Today I had a courgette carpaccio with pomegranate seeds, feta cheese, pine and sunflower seeds,  and parsley. The dressing I used was made with olive oil, balsamico vinegar and apple syrup.

IMG_1619

Not only delicious but also pleasing to the eye

I paired it with a lovely chenin blanc from Anjou, in the Loire Valley : the Blanc Ivoire 2016 of Château Soucherie.

IMG_1620I like this wine very much. It has everything I look for in chenin blanc : an almost ethereal minerality that sets the scene for ripe exotic fruit, and even a touch of honey. The ripe aromas of the fruit and the honey contrast with a fresh and zingy mouth feel. There’s plenty of green apple and lemon zest there that beg you to drink this wine in your garden with a nice summer salad. An attractive finish as well, with a touch of wood leaving its print on your tongue.

The wine paired very well with the courgette carpaccio. The dressing of course, but also the pomegranate seeds and the feta cheese offer plenty of elements to echo the freshness of the wine. Nothing offsetting here, no spoiled taste, just summer indulgence…

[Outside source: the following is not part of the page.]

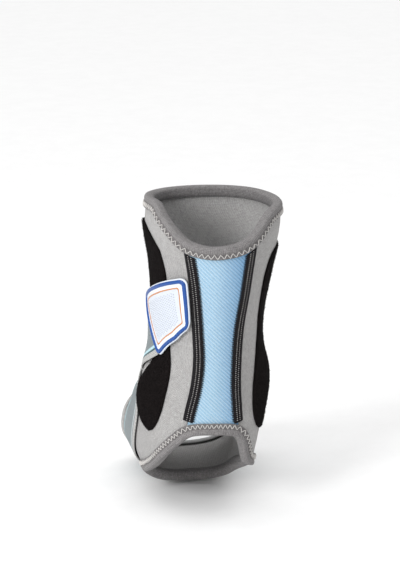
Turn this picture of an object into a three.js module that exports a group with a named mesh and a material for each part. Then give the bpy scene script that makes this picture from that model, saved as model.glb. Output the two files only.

IMG_1618So don’t hesitate to have a glass of white or rosé with your salad and vinaigrette. Just look for something that’s not too heavy, no oaked chardonnay for example, but something fresh, think sauvignon, chenin, muscadet, albariño, plenty of options. Even unoaked chardonnay will work, if you really wanted to. So go ahead and experiment. And let me now what works for you! Cheers.